## EXERCISE PROMPT
Only the lines from the start of the data through the one containing "face_half: Tuple[float, float]" belong in your answer; return them exactly.

....

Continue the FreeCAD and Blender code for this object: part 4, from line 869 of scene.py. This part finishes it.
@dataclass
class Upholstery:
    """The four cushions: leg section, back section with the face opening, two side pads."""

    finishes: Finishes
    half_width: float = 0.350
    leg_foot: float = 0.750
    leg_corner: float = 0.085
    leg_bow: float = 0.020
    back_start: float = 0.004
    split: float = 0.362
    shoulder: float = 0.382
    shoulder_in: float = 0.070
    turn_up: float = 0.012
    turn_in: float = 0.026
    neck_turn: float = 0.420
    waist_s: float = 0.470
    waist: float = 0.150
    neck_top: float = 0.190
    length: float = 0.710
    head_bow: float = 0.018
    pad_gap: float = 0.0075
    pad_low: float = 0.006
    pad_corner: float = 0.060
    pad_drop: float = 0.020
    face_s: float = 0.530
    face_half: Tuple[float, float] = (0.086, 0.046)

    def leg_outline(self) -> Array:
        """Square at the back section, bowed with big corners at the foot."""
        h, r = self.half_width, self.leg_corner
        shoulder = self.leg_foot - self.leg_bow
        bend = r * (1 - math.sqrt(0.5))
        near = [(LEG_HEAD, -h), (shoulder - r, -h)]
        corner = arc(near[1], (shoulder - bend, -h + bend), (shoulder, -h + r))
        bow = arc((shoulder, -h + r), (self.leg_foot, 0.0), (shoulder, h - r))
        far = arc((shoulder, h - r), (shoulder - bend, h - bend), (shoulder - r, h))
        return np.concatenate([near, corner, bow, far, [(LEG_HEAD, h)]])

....

## CORRECT ANSWER
Continue the FreeCAD and Blender code for this object: part 4, from line 869 of scene.py. This part finishes it.
@dataclass
class Upholstery:
    """The four cushions: leg section, back section with the face opening, two side pads."""

    finishes: Finishes
    half_width: float = 0.350
    leg_foot: float = 0.750
    leg_corner: float = 0.085
    leg_bow: float = 0.020
    back_start: float = 0.004
    split: float = 0.362
    shoulder: float = 0.382
    shoulder_in: float = 0.070
    turn_up: float = 0.012
    turn_in: float = 0.026
    neck_turn: float = 0.420
    waist_s: float = 0.470
    waist: float = 0.150
    neck_top: float = 0.190
    length: float = 0.710
    head_bow: float = 0.018
    pad_gap: float = 0.0075
    pad_low: float = 0.006
    pad_corner: float = 0.060
    pad_drop: float = 0.020
    face_s: float = 0.530
    face_half: Tuple[float, float] = (0.086, 0.046)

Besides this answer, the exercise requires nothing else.